Hi, I was trying to convert an image of tensor into PILImage and then convert it back around by using the following code. But finally, I found the image’s values were modified after the operation tfs.Compose([tfs.ToPILImage(), tfs.ToTensor()]). Is this a bug in torchvision.transforms.ToPILImage() ? Thank you.

from skimage import io, color
from torchvision import transforms as tfs
import numpy as np
import torch


file = 'path/to/image.png'
img = color.rgb2ycbcr(io.imread(file)) / 255
(rows, cols, channel) = img.shape
img_y, img_cb, img_cr = np.split(img, indices_or_sections=channel, axis=2)
tensor_y = torch.from_numpy(img_y).float().view(1, rows, cols)

trans = tfs.Compose([tfs.ToPILImage(), tfs.ToTensor()])
preds = trans(tensor_y)

print((tensor_y.data.numpy()==preds.data.numpy()).all())  # return False
1 Like

I think you are just losing the accuracy due to quantization.
If you transform your FloatTensor to a PIL.Image, it will be scaled to [0, 255] in uint8 type.
This will already quantize your values, as you cannot map all floating values in [0, 1] to a ByteTensor.
The reverse (ToTensor()) thus yields a FloatTensor with these already quantized values.

1 Like

Just ran into the same thing, what’s a good way to view a tensor as an image without the quantization?

Thanks for your answer.
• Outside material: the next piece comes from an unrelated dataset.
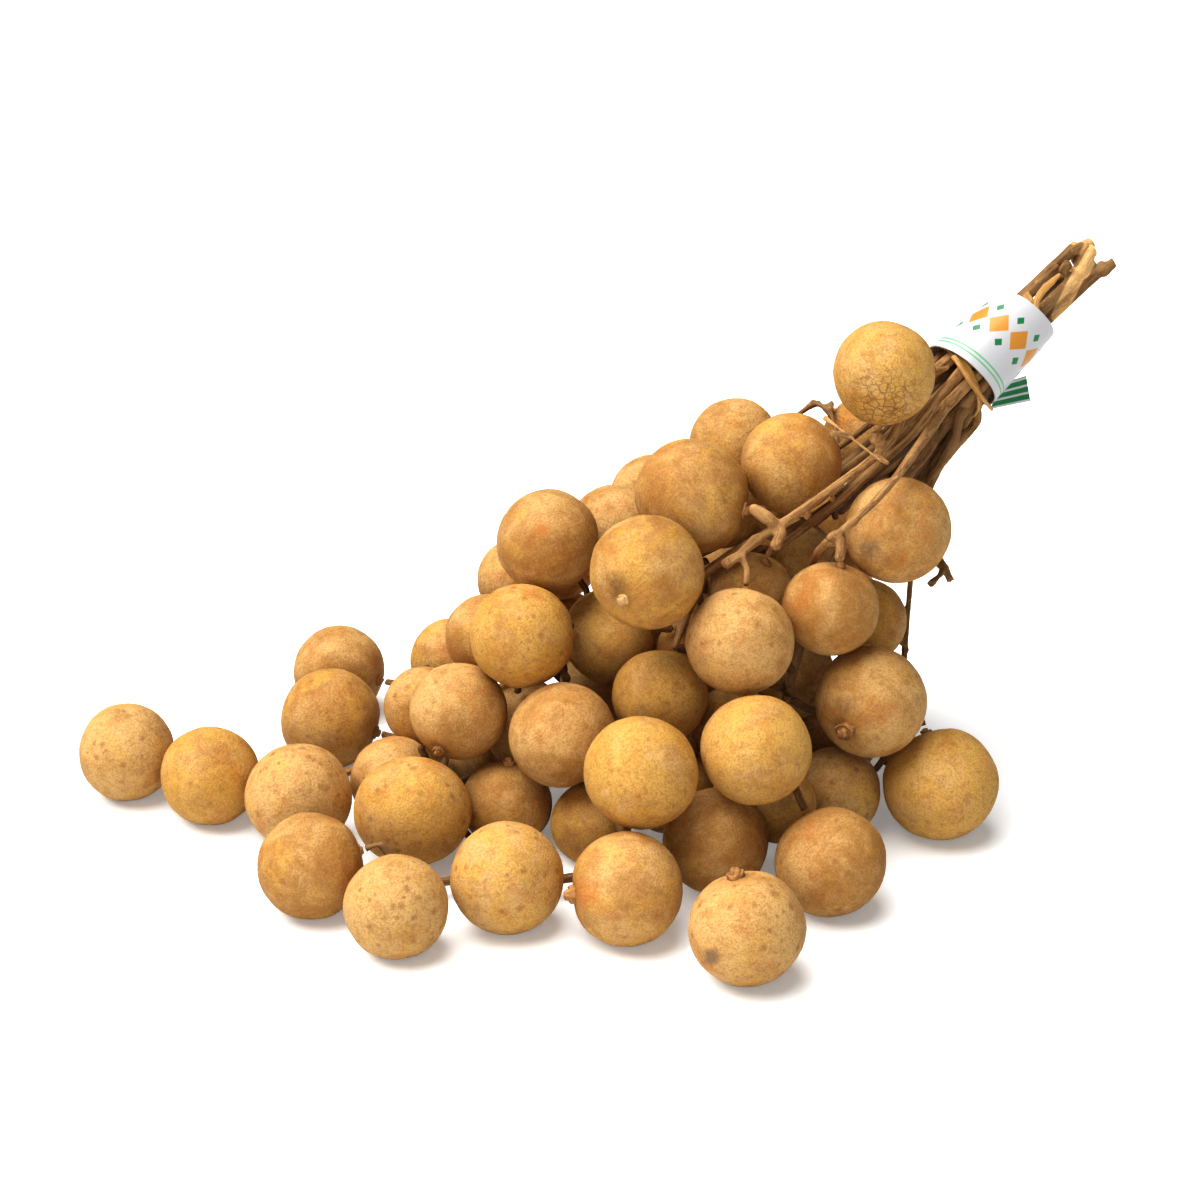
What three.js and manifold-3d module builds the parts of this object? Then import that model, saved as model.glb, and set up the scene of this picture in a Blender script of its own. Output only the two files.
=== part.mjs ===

I’ve looked into the function to_pil_image(pic, mode=None) and found it explicitly converts a FloatTensor to [0, 255] in uint8 type. I’m just wondering can we keep the type as float so that there won’t be a precision loss?

Currently, I just convert the tensor into numpy.ndarray and visualize it through matplotlib, or implement some other image transformations to ensure the precision. After that, I convert it back to torch.Tenosr.

1 Like